When this is the case, you will be at a greater advantage if you always guess the same answer every time rather than switching between different letter options. While other test takers might not get any of their blind guesses correctly because they are choosing different letters each time, this “cheat code” of sorts will guarantee that you get roughly 25% of your blind guesses correct.

Answer questions out of order

Answer the questions that will be easiest for you first so that you aren’t forced to guess on them if you start running low on time.

While many students go through the test questions in order, wasting valuable time on tough questions that they don’t know how to solve and end up guessing on anyway, you can breeze through easy ones first and make the most of your time.

Review your mistakes

What if I told you that there was a way to make sure that you knew how to answer each and every type of question you’ll see on the ACT?

It’s possible if you review your mistakes when you take practice tests and answer practice questions.

As a rule of thumb, if you answer at least 1000 questions and review the answers to each of them in preparation for test day, you will know how to tackle just about any question you see on the test.

The key for this cheat to work, though, is that you must review your mistakes. If you simply take 1000 questions and ignore the ones you miss, you aren’t learning anything about how to avoid getting that question wrong in the future.

For each and every question that you miss, guess on, or don’t understand how to answer, you need to figure out exactly why the correct answer is the only possible option and the steps you’ll need to take to get the correct answer on that type of question in the future.

Doing this will make sure you know what to expect when you take the ACT and that you know the best way to approach each question on the test.

Learn strategies for each section of the test

There are different cheats and hints that you can use on each section of the test that will help you earn a good score.

Here are a couple of strategies that you should consider using:


  • Always choose the most concise answer. Just because an answer seems okay doesn’t mean that it can’t be improved.
  • Don’t rush to select NO CHANGE. Make sure you check all of the answer options first to see if there is a sharper, more concise way to answer.
  • Remember key grammar rules. Sometimes answer options will sound right because they are colloquial. However, just because something sounds right doesn’t mean that it is actually correct. Focus on grammar rules and not just want sounds good to your ear.


  • Don’t ignore diagrams. The diagrams are included for a reason. Look at the diagram when considering answer options to help you eliminate incorrect options.
  • Try your answers. If you cannot successfully plug in the answer from one of the answer options, then you know that option is incorrect.
  • Start with easy questions first. There are some math questions that are going to prove difficult and time-consuming. Push these questions to the end and start with the questions that you can answer quickly.

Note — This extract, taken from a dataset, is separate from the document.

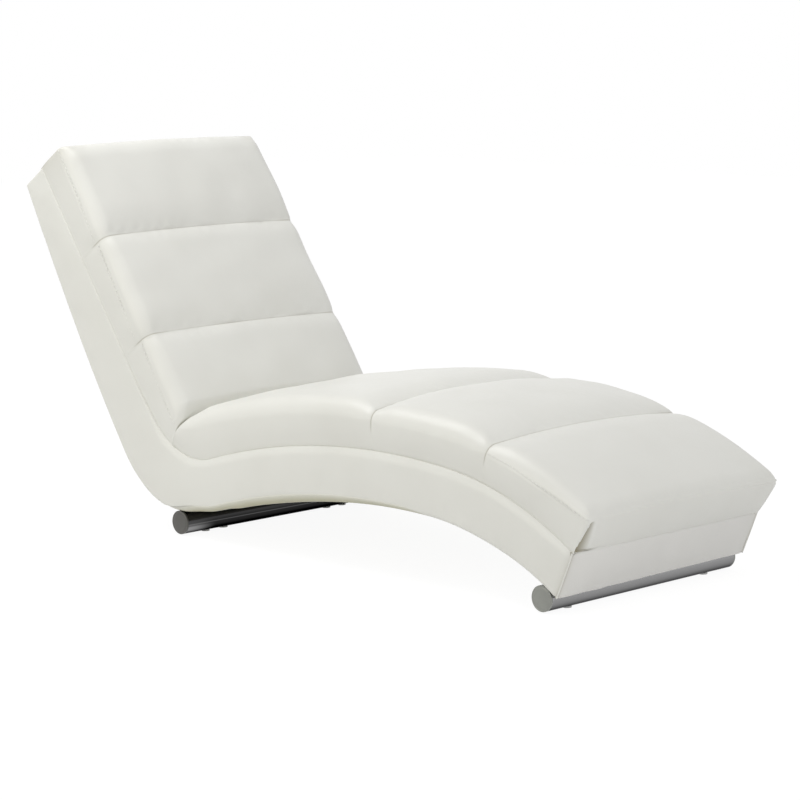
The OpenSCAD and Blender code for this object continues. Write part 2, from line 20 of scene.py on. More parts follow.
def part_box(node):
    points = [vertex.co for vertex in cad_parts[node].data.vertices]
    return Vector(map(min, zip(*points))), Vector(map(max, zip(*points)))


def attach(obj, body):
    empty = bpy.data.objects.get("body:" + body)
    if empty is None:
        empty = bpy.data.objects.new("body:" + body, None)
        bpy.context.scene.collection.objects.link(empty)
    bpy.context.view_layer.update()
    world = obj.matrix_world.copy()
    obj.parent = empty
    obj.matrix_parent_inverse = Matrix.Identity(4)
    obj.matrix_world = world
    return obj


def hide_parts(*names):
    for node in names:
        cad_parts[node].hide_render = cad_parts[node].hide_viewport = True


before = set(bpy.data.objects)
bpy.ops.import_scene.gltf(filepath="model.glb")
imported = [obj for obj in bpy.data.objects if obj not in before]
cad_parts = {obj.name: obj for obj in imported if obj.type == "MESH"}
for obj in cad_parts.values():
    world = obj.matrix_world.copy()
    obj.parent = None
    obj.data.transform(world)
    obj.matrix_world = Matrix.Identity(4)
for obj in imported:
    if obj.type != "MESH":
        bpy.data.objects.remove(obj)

Array = np.ndarray
Socket = bpy.types.NodeSocket
Piece = bpy.types.Object
Pair = tuple[float, float]
Colour = tuple[float, float, float]
Triple = tuple[float, float, float]

MM = 0.001
BODY = "lounger"
LEATHER = "ivory_leather"
log = logging.getLogger("lounger")


# Meshes from whole arrays


def grid_quads(rows: int, cols: int, first: int = 0, round_cols: bool = False) -> Array:
    """Corner numbers of the quads of a grid of points.

    Args:
        rows: number of rows of points.
        cols: number of points in a row.
        first: number of the grid's first point.
        round_cols: whether each row closes on itself.

    Returns:
        An array of four corner numbers a quad.
    """
    i, j = np.meshgrid(np.arange(rows - 1), np.arange(cols if round_cols else cols - 1), indexing="ij")
    a, b = first + i * cols + j, first + i * cols + (j + 1) % cols
    return np.stack([a, a + cols, b + cols, b], -1).reshape(-1, 4)


def fan(ring: Array, pole: int) -> Array:
    """Triangles that close a ring of points on one pole."""
    return np.stack([ring, np.roll(ring, -1), np.full(len(ring), pole)], -1)


def outward(points: Array, faces: list[Array]) -> list[Array]:
    """Turn a closed form's faces so that they point outwards.

    Formula: the signed volume is a sixth of the sum of each triangle's triple product; where it is
    negative, every face's order is reversed.

    Args:
        points: the form's points.
        faces: arrays of faces, each with its own number of corners.

    Returns:
        The faces, reversed or as they were.
    """
    volume = 0.0
    for block in faces:
        for k in range(1, block.shape[1] - 1):
            a, b, c = points[block[:, 0]], points[block[:, k]], points[block[:, k + 1]]
            volume += float((a * np.cross(b, c)).sum())
    return faces if volume > 0 else [block[:, ::-1] for block in faces]


def closed_tube(rings: Array, poles: Array, first: int = 0) -> tuple[Array, list[Array]]:
    """A tube of rings whose two ends are closed on a pole each.

    Args:
        rings: places, rings by points round each ring.
        poles: the two poles' places.
        first: number of the tube's first point.

    Returns:
        The points and the blocks of faces.
    """
    rows, cols = rings.shape[:2]
    ring, pole = first + np.arange(cols), first + rows * cols
    faces = [grid_quads(rows, cols, first, True), fan(ring, pole),
             fan((rows - 1) * cols + ring, pole + 1)[:, ::-1]]
    return np.concatenate([rings.reshape(-1, 3), poles]), faces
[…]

  • Practice different reading strategies. Some people read each passage fully. Others skim the passage. Some jump straight to the questions and never read the passages at all. Figure out which of these strategies works best for you to see if you can save time on this section.
  • Read the passages out of order. You will see four types of passages on the ACT Reading section: Prose fiction/literary narrative, social science, humanities, and natural science. Start with whichever category is your strong suit first. 
  • Find evidence for your answers. If the answer option you want to select isn’t supported by the text, select a different answer option.


  • Use the diagrams and visuals provided. Remember, these visual aids are there to help you!
  • Learn the three types of passages. There are three different types of passages you’ll see in this section: Data Representation, Research Summaries, and Conflicting Viewpoints.
  • Don’t start with the Conflicting Viewpoints portion. This section is typically time-consuming because it involves more reading than other portions of the ACT Science section.


  • Memorize the prompt. Each of the ACT Essay prompts requires test takers to make the same writing moves. Memorize the prompt and complete practice essays so that you’re ready on test day.
  • Write more than one page. While, ultimately, quality is better than quantity, you won’t get a great score on the essay if your essay is only a page or less.
  • Write a strong introduction and conclusion. Your essay grader will spend the most time looking at your introduction and conclusion because these set up the structure of your essay and iterate your main points. Start and finish strong!